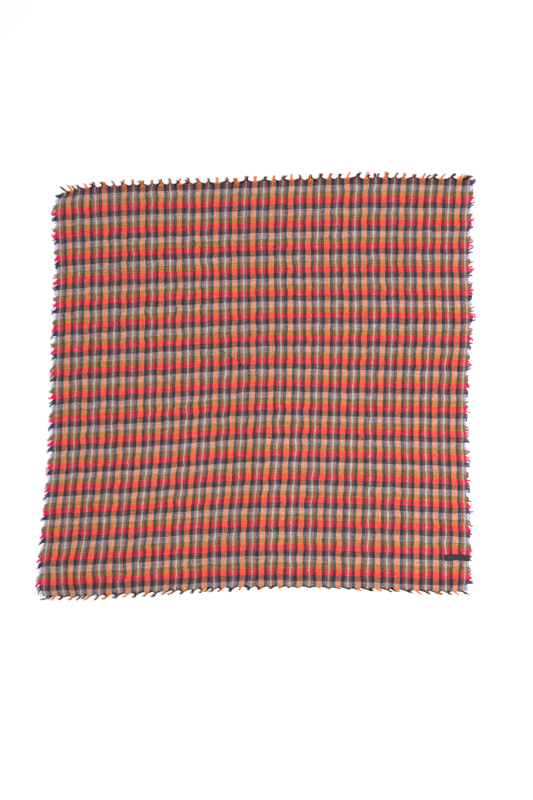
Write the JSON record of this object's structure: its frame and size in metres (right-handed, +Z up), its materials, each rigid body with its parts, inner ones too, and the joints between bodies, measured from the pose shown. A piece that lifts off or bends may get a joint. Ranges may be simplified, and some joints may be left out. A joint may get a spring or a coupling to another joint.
{
  "type": "fringed check wool bandana",
  "caption": "Square bandana woven in fine wool in a small multicolour check, opened out flat, with a short self-fringe on all sides and a bare sewn label.",
  "frame": {"origin": "on the surface it lies on, under the middle of the whole piece with its fringe", "axes": "+Z up from the surface, +Y towards the top edge, +X towards the right edge, where the label is"},
  "size_m": [0.7024, 0.6856, 0.0051],
  "materials": {
    "wool_check": "soft matt plain-woven fine wool in a check of orange, charcoal, maroon and mint stripes crossed by olive, red, navy and lilac bands",
    "warp_yarn": "loose matt wool yarn ends in orange, charcoal, maroon and pale mint",
    "weft_yarn": "soft fuzzy wool yarn ends in hot red, navy, lilac and olive brown",
    "label_weave": "smooth fine-woven charcoal ribbon, bare"
  },
  "bodies": {
    "root": {"cloth": "wool_check", "fringe_top": "warp_yarn", "fringe_bottom": "warp_yarn", "fringe_left": "weft_yarn", "fringe_right": "weft_yarn", "label": "label_weave"}
  },
  "joints": []
}
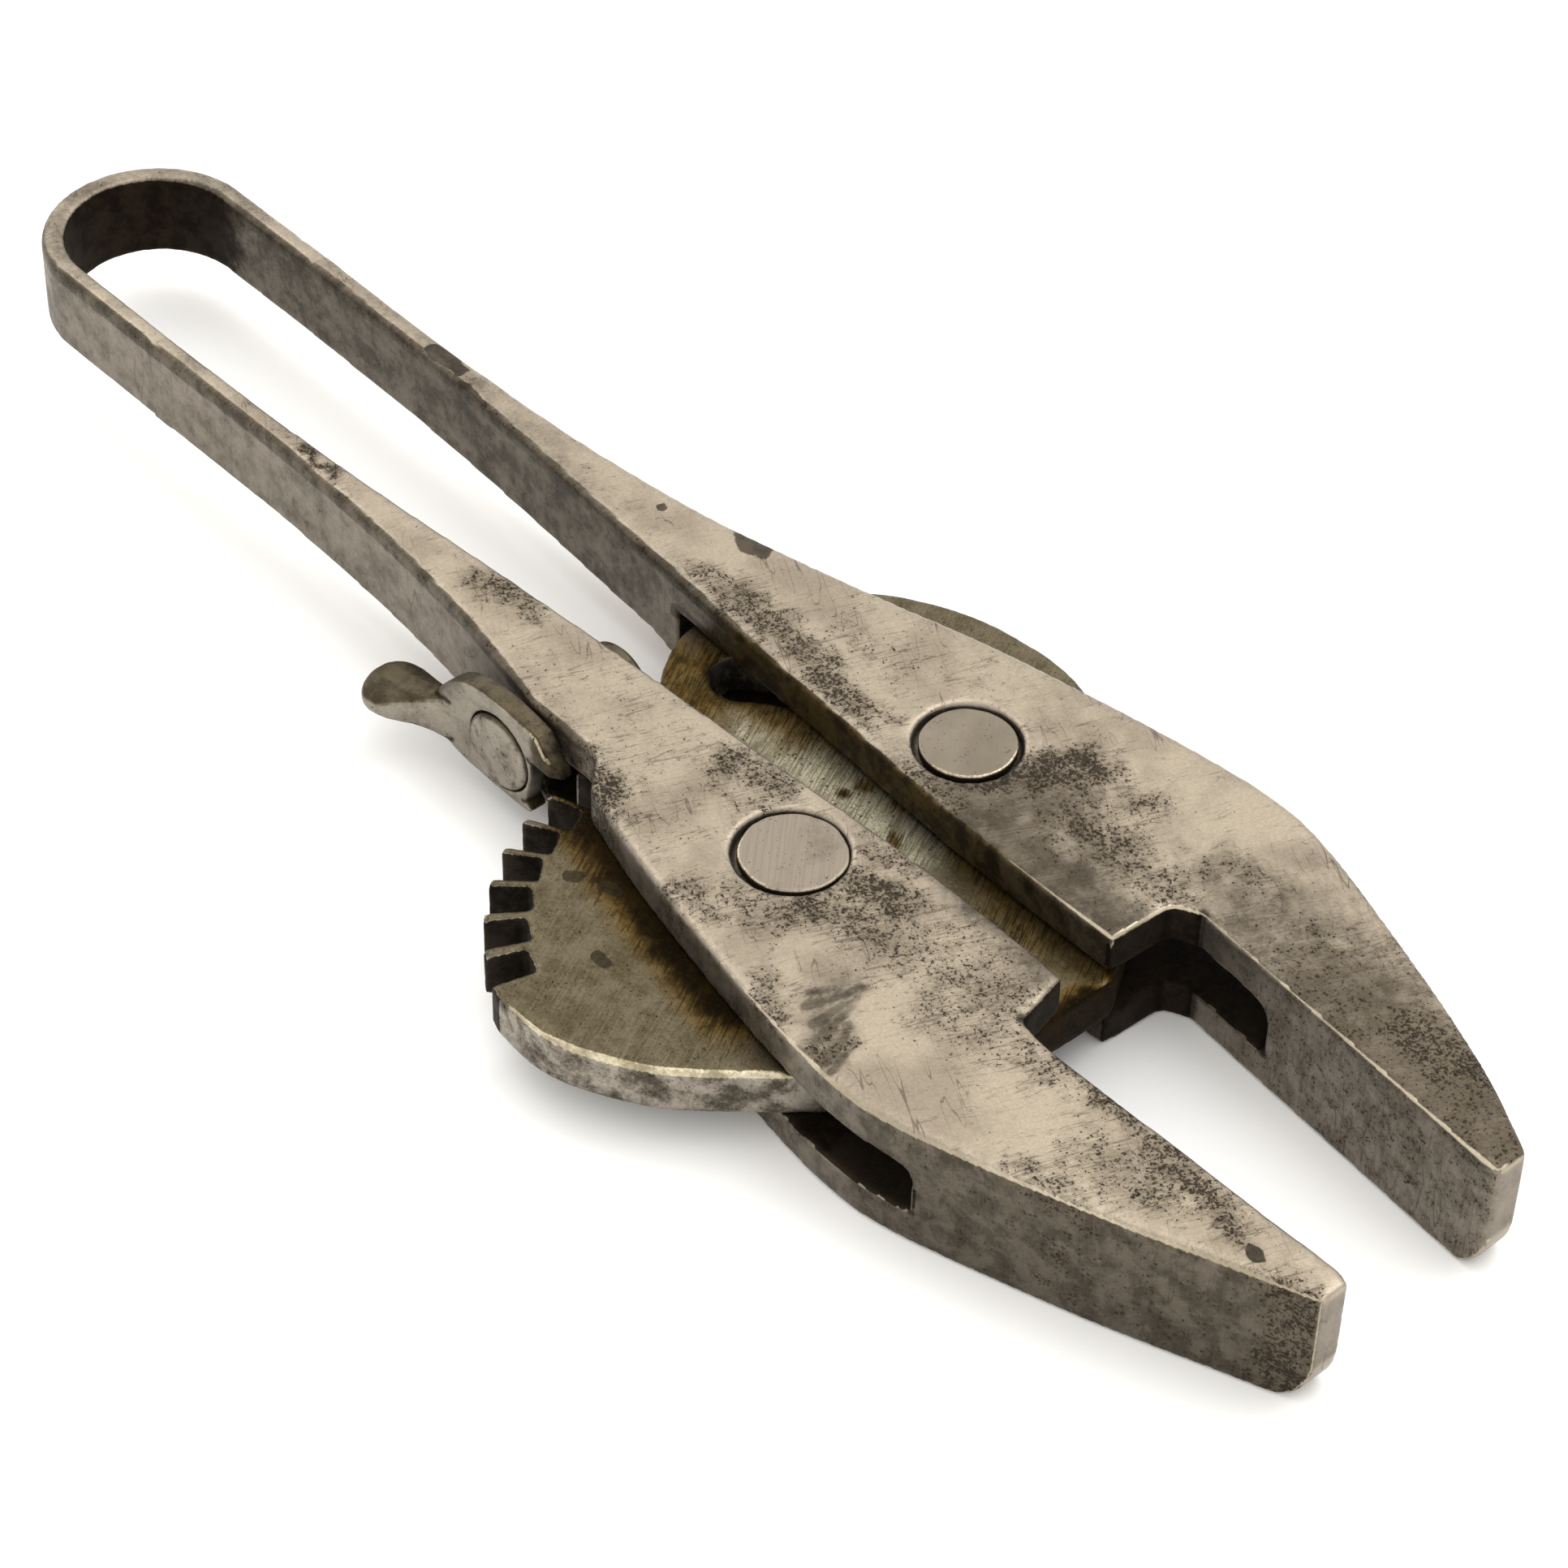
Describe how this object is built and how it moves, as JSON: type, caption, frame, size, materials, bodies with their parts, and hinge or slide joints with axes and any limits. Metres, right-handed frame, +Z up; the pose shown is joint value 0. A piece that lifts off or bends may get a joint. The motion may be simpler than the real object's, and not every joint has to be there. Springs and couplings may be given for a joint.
{
  "type": "adjustable cam wrench",
  "caption": "Antique sprung U-frame wrench: a toothed cam plate spreads and closes the two plain jaws, and a thumb pawl locks it.",
  "frame": {"origin": "middle of the footprint, on the surface that the wrench lies on", "axes": "+X from the bow to the jaw tips, +Y from the arm with the pawl to the other arm, +Z up through the flat top faces"},
  "size_m": [0.1742, 0.063, 0.0127],
  "materials": {
    "bow_spring": "bare forged steel, ground on top, dark and worn on the sides",
    "near_arm": "bare forged steel, ground top with black specks, mottled dark sides",
    "far_arm": "bare forged steel, ground top with black specks, mottled dark sides",
    "cam_plate": "grey-brown steel with sanding lines and yellow-brown rust",
    "cam_pivot_rivet": "flat ground rivet head in a dark ring",
    "follower_rivet": "flat ground rivet head in a dark ring",
    "pawl": "grey steel, olive-brown thumb tab",
    "pawl_pin": "grey-brown steel"
  },
  "bodies": {
    "bow_spring": {"bow_spring": "bow_spring"},
    "near_arm": {"near_arm": "near_arm", "cam_pivot_rivet": "cam_pivot_rivet", "pawl_pin": "pawl_pin"},
    "far_arm": {"far_arm": "far_arm", "follower_rivet": "follower_rivet"},
    "cam_plate": {"cam_plate": "cam_plate"},
    "pawl": {"pawl": "pawl"}
  },
  "joints": [
    {"name": "near_flex", "type": "hinge", "parent": "bow_spring", "child": "near_arm", "pos_m": [-0.0631, -0.00415, 0.0083], "axis": [0, 0, 1], "range_deg": [-2, 0]},
    {"name": "far_flex", "type": "hinge", "parent": "bow_spring", "child": "far_arm", "pos_m": [-0.0631, 0.01445, 0.0083], "axis": [0, 0, 1], "range_deg": [0, 2]},
    {"name": "cam_turn", "type": "hinge", "parent": "near_arm", "child": "cam_plate", "pos_m": [0.0249, -0.00495, 0.0061], "axis": [0, 0, 1], "range_deg": [-46, 0]},
    {"name": "pawl_lift", "type": "hinge", "parent": "near_arm", "child": "pawl", "pos_m": [-0.0047, -0.0109, 0.007], "axis": [0, -1, 0], "range_deg": [-12, 8]}
  ],
  "couplings": [
    {"joint": "near_flex", "follows": "cam_turn", "ratio": 0.03533},
    {"joint": "far_flex", "follows": "cam_turn", "ratio": -0.03533}
  ]
}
● ● ● ● ●
Task goal:
Write the complete data out, exactly as above.

Task answer:
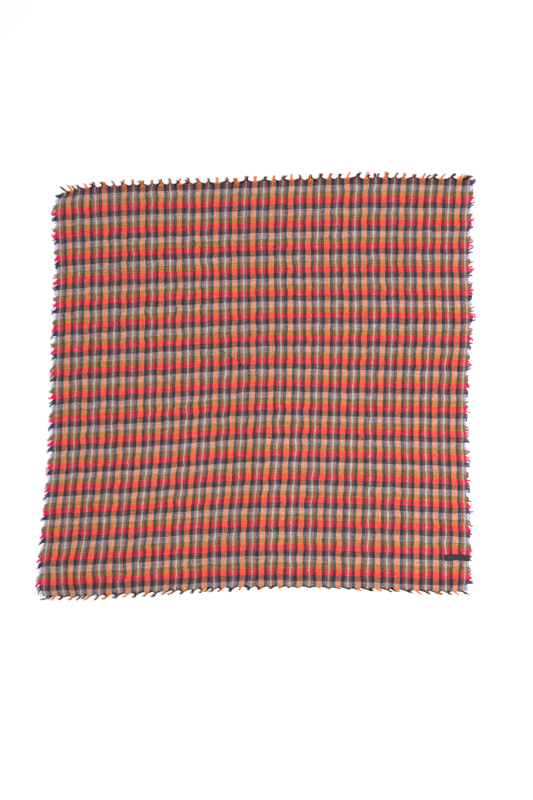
Write the JSON record of this object's structure: its frame and size in metres (right-handed, +Z up), its materials, each rigid body with its parts, inner ones too, and the joints between bodies, measured from the pose shown. A piece that lifts off or bends may get a joint. Ranges may be simplified, and some joints may be left out. A joint may get a spring or a coupling to another joint.
{
  "type": "fringed check wool bandana",
  "caption": "Square bandana woven in fine wool in a small multicolour check, opened out flat, with a short self-fringe on all sides and a bare sewn label.",
  "frame": {"origin": "on the surface it lies on, under the middle of the whole piece with its fringe", "axes": "+Z up from the surface, +Y towards the top edge, +X towards the right edge, where the label is"},
  "size_m": [0.7024, 0.6856, 0.0051],
  "materials": {
    "wool_check": "soft matt plain-woven fine wool in a check of orange, charcoal, maroon and mint stripes crossed by olive, red, navy and lilac bands",
    "warp_yarn": "loose matt wool yarn ends in orange, charcoal, maroon and pale mint",
    "weft_yarn": "soft fuzzy wool yarn ends in hot red, navy, lilac and olive brown",
    "label_weave": "smooth fine-woven charcoal ribbon, bare"
  },
  "bodies": {
    "root": {"cloth": "wool_check", "fringe_top": "warp_yarn", "fringe_bottom": "warp_yarn", "fringe_left": "weft_yarn", "fringe_right": "weft_yarn", "label": "label_weave"}
  },
  "joints": []
}
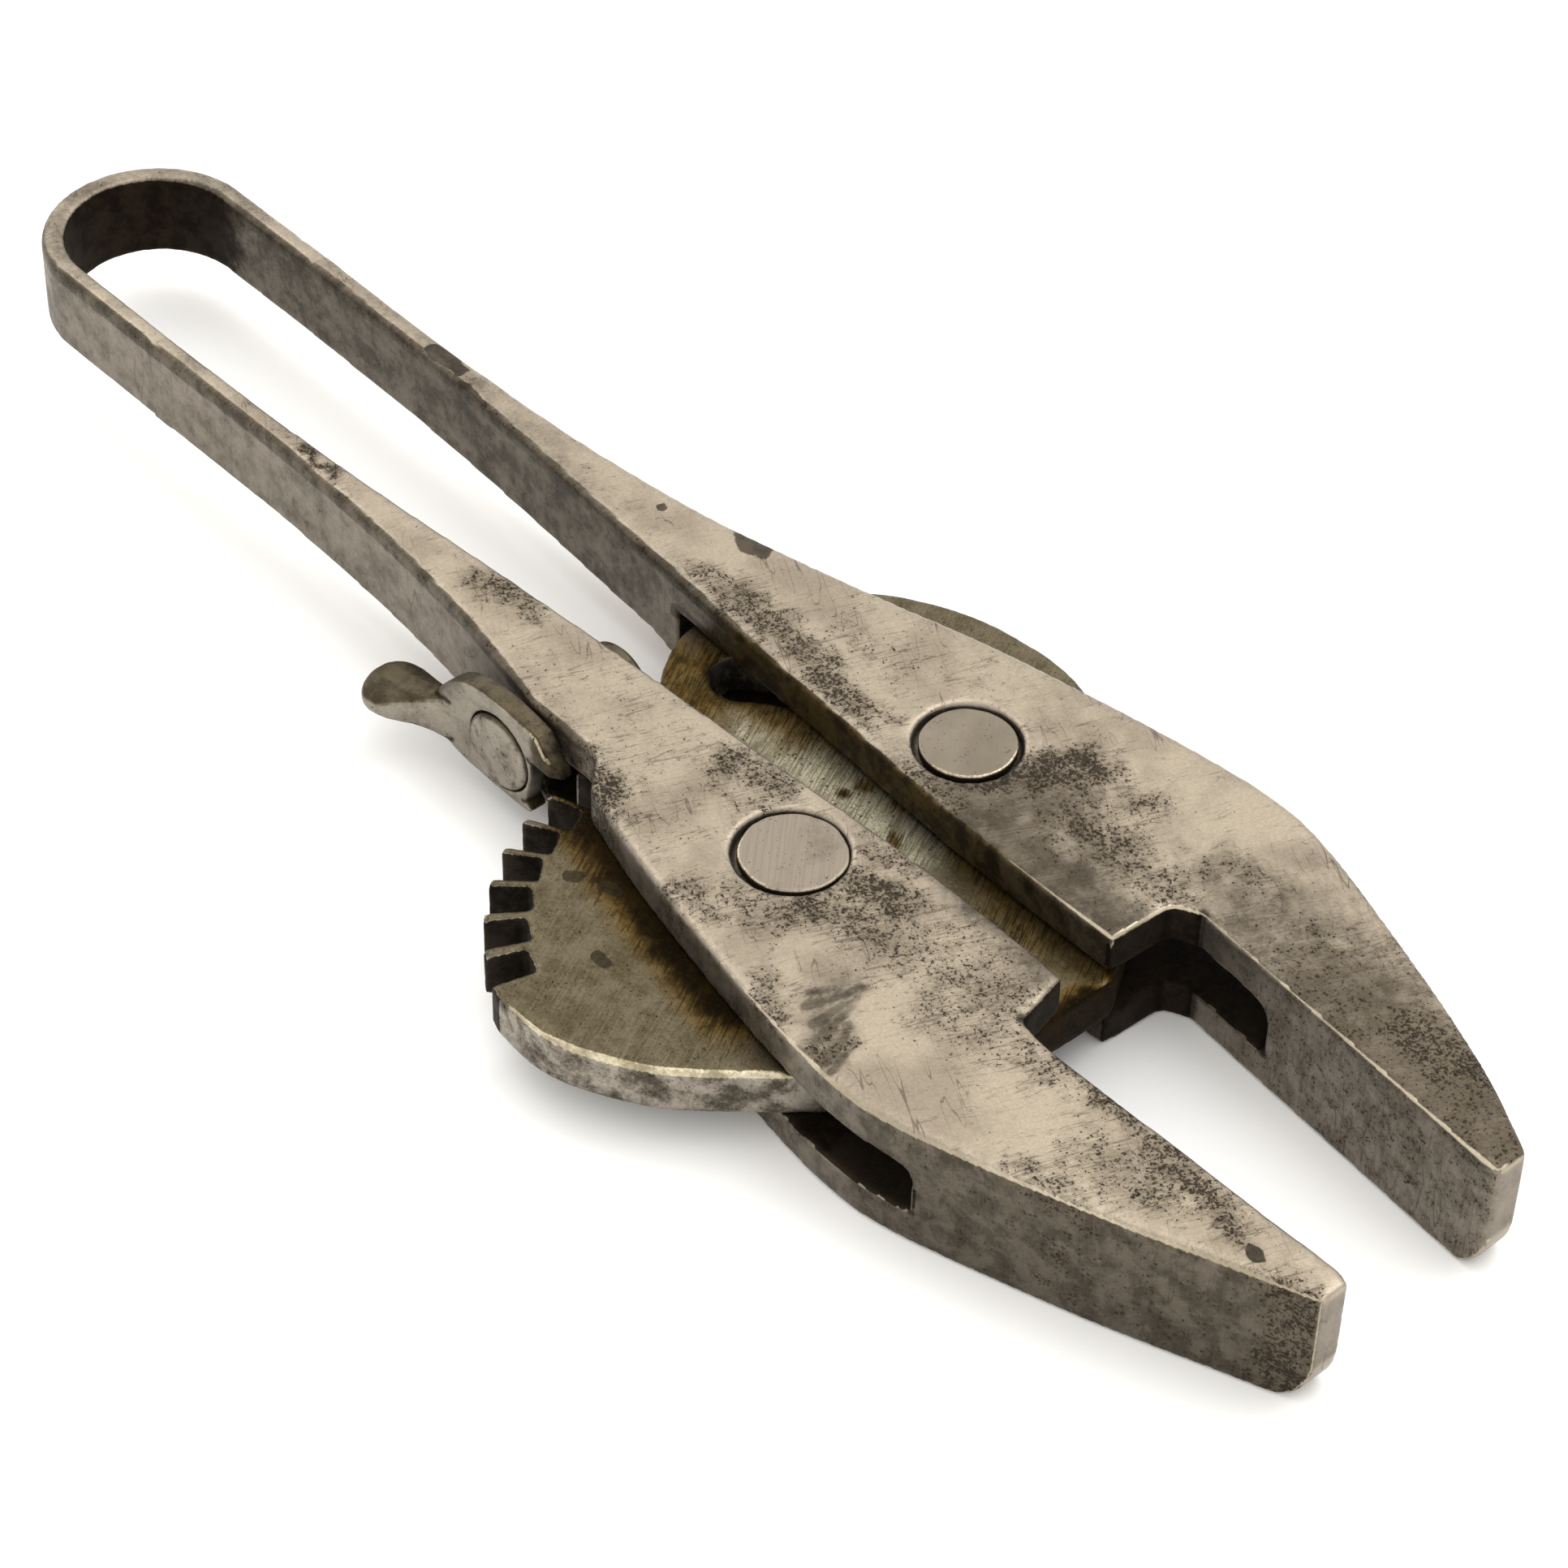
Describe how this object is built and how it moves, as JSON: type, caption, frame, size, materials, bodies with their parts, and hinge or slide joints with axes and any limits. Metres, right-handed frame, +Z up; the pose shown is joint value 0. A piece that lifts off or bends may get a joint. The motion may be simpler than the real object's, and not every joint has to be there. Springs and couplings may be given for a joint.
{
  "type": "adjustable cam wrench",
  "caption": "Antique sprung U-frame wrench: a toothed cam plate spreads and closes the two plain jaws, and a thumb pawl locks it.",
  "frame": {"origin": "middle of the footprint, on the surface that the wrench lies on", "axes": "+X from the bow to the jaw tips, +Y from the arm with the pawl to the other arm, +Z up through the flat top faces"},
  "size_m": [0.1742, 0.063, 0.0127],
  "materials": {
    "bow_spring": "bare forged steel, ground on top, dark and worn on the sides",
    "near_arm": "bare forged steel, ground top with black specks, mottled dark sides",
    "far_arm": "bare forged steel, ground top with black specks, mottled dark sides",
    "cam_plate": "grey-brown steel with sanding lines and yellow-brown rust",
    "cam_pivot_rivet": "flat ground rivet head in a dark ring",
    "follower_rivet": "flat ground rivet head in a dark ring",
    "pawl": "grey steel, olive-brown thumb tab",
    "pawl_pin": "grey-brown steel"
  },
  "bodies": {
    "bow_spring": {"bow_spring": "bow_spring"},
    "near_arm": {"near_arm": "near_arm", "cam_pivot_rivet": "cam_pivot_rivet", "pawl_pin": "pawl_pin"},
    "far_arm": {"far_arm": "far_arm", "follower_rivet": "follower_rivet"},
    "cam_plate": {"cam_plate": "cam_plate"},
    "pawl": {"pawl": "pawl"}
  },
  "joints": [
    {"name": "near_flex", "type": "hinge", "parent": "bow_spring", "child": "near_arm", "pos_m": [-0.0631, -0.00415, 0.0083], "axis": [0, 0, 1], "range_deg": [-2, 0]},
    {"name": "far_flex", "type": "hinge", "parent": "bow_spring", "child": "far_arm", "pos_m": [-0.0631, 0.01445, 0.0083], "axis": [0, 0, 1], "range_deg": [0, 2]},
    {"name": "cam_turn", "type": "hinge", "parent": "near_arm", "child": "cam_plate", "pos_m": [0.0249, -0.00495, 0.0061], "axis": [0, 0, 1], "range_deg": [-46, 0]},
    {"name": "pawl_lift", "type": "hinge", "parent": "near_arm", "child": "pawl", "pos_m": [-0.0047, -0.0109, 0.007], "axis": [0, -1, 0], "range_deg": [-12, 8]}
  ],
  "couplings": [
    {"joint": "near_flex", "follows": "cam_turn", "ratio": 0.03533},
    {"joint": "far_flex", "follows": "cam_turn", "ratio": -0.03533}
  ]
}